Noah Millman is an investment banker who lives in Brooklyn.

JOHN J. PITNEY JR.

Videos have become a standard Christmas gift to families with small children. It’s natural to pick videos with Christmas themes, but how do you choose? Go with those that acknowledge that it’s Jesus’ birthday. The First Christmas is a nice telling of the Nativity story, with clay-animated characters and narration by Christopher Plummer. A Charlie Brown Christmas seemed merely cute and clever when it first aired in the 1960s, but today one scene comes across as downright bold. Of course, I’m talking about Linus’s speech on the meaning of Christmas, where he quotes directly from the Book of Luke.

There are many videos to avoid, but one particularly obnoxious example is Frosty Returns. This sequel to Frosty the Snowman is so PC that its title character is missing the corncob pipe (can’t encourage smoking!) and nobody even mentions Christmas. Instead, the plot involves an evil businessman who wants to do away with snow. Al Gore didn’t get a writing credit, but he might as well have.

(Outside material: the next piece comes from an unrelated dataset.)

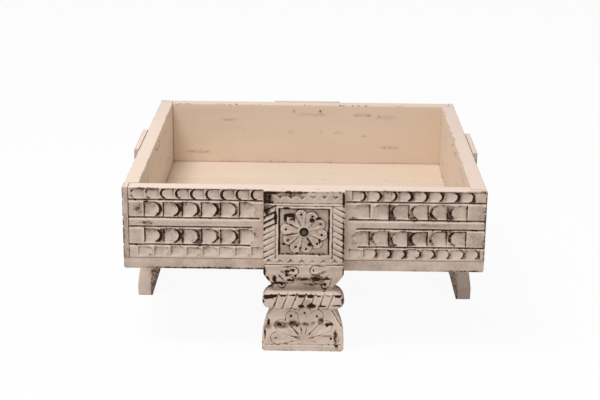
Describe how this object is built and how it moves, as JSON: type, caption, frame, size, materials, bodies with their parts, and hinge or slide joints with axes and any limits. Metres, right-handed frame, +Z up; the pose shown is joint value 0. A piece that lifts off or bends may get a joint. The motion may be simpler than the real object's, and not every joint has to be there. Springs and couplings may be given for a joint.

– John J. Pitney Jr. is the Roy P. Crocker Professor of Government at Claremont McKenna College.

MICHAEL POTEMRA

Just one suggestion this year, but it’s one that will make you a favorite of any rock-lover on your list: Rolling Stone Cover to Cover is a DVD box set that reproduces every single page of every issue of Rolling Stone over these first 40 years of its existence. It’s a magnificent memory trip, and a portable encyclopedia of the music of our times. It’s $125 — but only $78.75 on Amazon. (The same company, Bondi Digital Publishing, is also producing a DVD of the complete Playboy from 1953 to 1959; with other decades presumably to follow. I have not examined that one, but I’m sure it, too, would delight many a recipient under the Christmas tree.)

Michael Potemra is NR’s literary editor.